Managing its assets meanwhile is a Global DAM Live, now used by 15,000 global users covering more than 800,000 digital assets.

Coca-Cola has 800-plus brand and campaign websites migrated to Experience Platform. Off the back of this, it has seen 63 per cent uplift on personalised content versus default content in sociable feasts. Other highlights include 44 per cent visitor-initiated login, and a 22 per cent clickthrough rate on personalised emails.

Actioning first-party consumer data

One of the tricky questions Gowda said his team was getting when asking for investment dollars to build this consumer database was what marketing was going to do with it.

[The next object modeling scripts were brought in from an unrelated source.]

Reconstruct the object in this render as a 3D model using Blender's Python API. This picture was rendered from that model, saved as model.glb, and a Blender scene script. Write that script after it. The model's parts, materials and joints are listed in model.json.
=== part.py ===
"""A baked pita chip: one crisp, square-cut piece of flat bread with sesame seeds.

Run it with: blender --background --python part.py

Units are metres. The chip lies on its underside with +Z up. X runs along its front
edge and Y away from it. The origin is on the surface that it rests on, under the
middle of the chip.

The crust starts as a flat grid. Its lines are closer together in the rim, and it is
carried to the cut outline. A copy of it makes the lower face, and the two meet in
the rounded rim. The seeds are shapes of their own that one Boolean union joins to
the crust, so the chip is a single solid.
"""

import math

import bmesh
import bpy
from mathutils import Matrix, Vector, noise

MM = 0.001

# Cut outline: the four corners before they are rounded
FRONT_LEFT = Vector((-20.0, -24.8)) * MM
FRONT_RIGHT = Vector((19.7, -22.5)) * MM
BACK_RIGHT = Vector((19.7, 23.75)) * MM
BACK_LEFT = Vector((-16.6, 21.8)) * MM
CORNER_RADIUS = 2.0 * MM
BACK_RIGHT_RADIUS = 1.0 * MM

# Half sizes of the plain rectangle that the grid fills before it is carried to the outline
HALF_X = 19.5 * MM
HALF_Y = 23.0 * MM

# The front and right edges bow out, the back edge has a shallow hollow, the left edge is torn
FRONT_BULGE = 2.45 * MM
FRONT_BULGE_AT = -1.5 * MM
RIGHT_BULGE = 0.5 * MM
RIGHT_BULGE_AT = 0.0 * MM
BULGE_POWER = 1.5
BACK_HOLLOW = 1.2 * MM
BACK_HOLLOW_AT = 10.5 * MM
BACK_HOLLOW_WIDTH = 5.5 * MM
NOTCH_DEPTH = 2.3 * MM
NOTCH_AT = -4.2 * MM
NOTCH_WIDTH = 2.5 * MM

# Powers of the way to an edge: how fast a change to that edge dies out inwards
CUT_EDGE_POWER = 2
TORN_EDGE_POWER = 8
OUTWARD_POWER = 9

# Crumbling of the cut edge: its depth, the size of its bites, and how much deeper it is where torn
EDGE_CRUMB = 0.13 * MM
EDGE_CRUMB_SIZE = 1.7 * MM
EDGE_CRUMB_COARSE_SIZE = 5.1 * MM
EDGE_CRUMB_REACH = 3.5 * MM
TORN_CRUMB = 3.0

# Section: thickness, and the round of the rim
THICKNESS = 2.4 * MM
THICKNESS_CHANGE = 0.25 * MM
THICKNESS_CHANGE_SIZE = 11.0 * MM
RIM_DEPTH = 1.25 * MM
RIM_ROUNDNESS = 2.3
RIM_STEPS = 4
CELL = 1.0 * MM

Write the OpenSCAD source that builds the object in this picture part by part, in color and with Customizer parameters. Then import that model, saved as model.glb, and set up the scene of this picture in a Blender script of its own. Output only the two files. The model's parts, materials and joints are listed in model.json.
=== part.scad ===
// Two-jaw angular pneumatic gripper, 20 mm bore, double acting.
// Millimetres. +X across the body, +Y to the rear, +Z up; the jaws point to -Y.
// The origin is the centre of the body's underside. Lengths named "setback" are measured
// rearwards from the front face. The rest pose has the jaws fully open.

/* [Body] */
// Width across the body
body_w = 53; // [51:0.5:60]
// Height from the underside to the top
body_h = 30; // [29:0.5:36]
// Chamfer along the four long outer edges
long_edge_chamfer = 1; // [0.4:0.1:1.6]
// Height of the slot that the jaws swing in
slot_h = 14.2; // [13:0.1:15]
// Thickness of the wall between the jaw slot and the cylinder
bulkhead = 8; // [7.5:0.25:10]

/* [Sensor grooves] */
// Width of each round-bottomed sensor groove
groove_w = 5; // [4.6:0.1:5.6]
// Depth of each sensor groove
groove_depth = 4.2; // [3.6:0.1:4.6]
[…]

“We have over 1bn impressions every month. Say we convert all of those into AEP [Adobe Experience Platform], what are we going to do with it? That’s where the whole content investment comes in. Can we have enough content to communicate with 1 billion people every day? It’s a huge investment – sending 1bn text messages isn’t free; we have to pay for that,” he said.  

In response, Coca-Cola is working to pick the right audience for the right communication, using micro-moments around their passion points such as music and sports.

“We do audience planning and make sure we reach the right person with right message,” Gowda said. “Within that journey, personalising that content is very important. To do that, you need to know consumers better. We’re not yet at the contextualised micro-moments phase but that’s the goal we have. We’re close to 180m well-known consumers. What we want to do is go beyond saying I know you like music, but do you like coffee? If you do, I’ll send you my content around that; if you’re a tea person I’ll send you down my tea pathway. That’s the level of detail we want to know.  

“The caveat is we don’t want to be creepy marketers or follow you wherever you go. We want you to come back to me and say Coca-Cola is adding value to my life. It’s about being very personalised, contextualised on a needs basis, reach out to you.”